Some believe that outreach efforts like the diversity showcase are one of the best tools the industry has to address the issue. CBS is not the only network to use showcases as a diversity tool; NBC and ABC have discovered talent through similar means. Past shows have helped launch the careers of Justin Hires of CBS' upcoming "Rush Hour," Kate McKinnon of "Saturday Night Live" and Randall Park of ABC's "Fresh Off the Boat."
Casting directors have gotten the message. After the show wrapped, the lobby of the El Portal was so crowded that attendees and cast members stood shoulder-to-shoulder in a packed-to-capacity reception, where additional networking was taking place, assuming anyone could actually be heard above the din.
But this year's show has in fact already achieved impressive results. CBS' sitcom "Two Broke Girls" has cast about a half-dozen of the performers who were onstage last week, according to casting director Julie Ashton.
"I constantly need to find funny, new, fresh people since we have already used hundreds if not thousands of actors for the show," Ashton said. "And because it's so important to Michael Patrick King, our show's creator, to represent the diversity that exists in Brooklyn, it is very organic to cast a lot of these people.

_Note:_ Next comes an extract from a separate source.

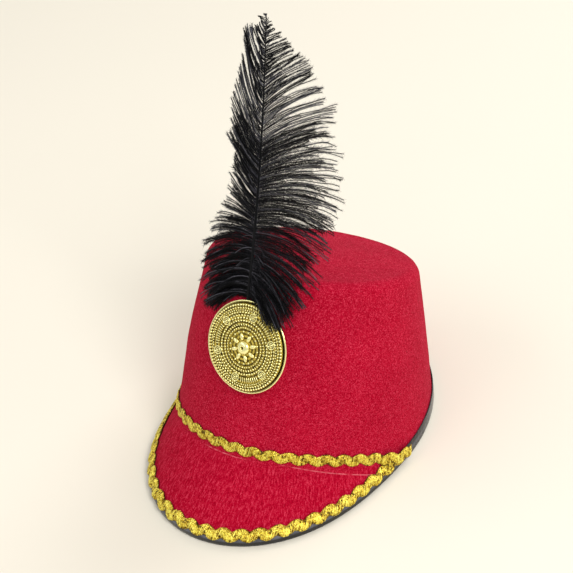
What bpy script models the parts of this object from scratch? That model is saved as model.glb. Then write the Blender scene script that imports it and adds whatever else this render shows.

"So for me to see all these wonderfully diverse, funny people in less than 90 minutes, Fern is doing me a huge favor by giving me comedy gold in what would have taken me hours and hours of pre-reads to find," Ashton added.
"They want to find the best diverse cast they can to show Hollywood that diversity is needed, it's a good thing," cast member Maline, who trained with the Groundlings comedy troupe and has scoliosis, said backstage just before the curtain. "It's missing, and we need more of it."
Londale Theus Jr., who played the black Seinfeld in the aforementioned sketch, agreed: "I'm glad I got to be part of this, because I feel like I'm part of the future that will change things."
"There needs to be change," Maline said. "And to be in a show in a time like this is amazing."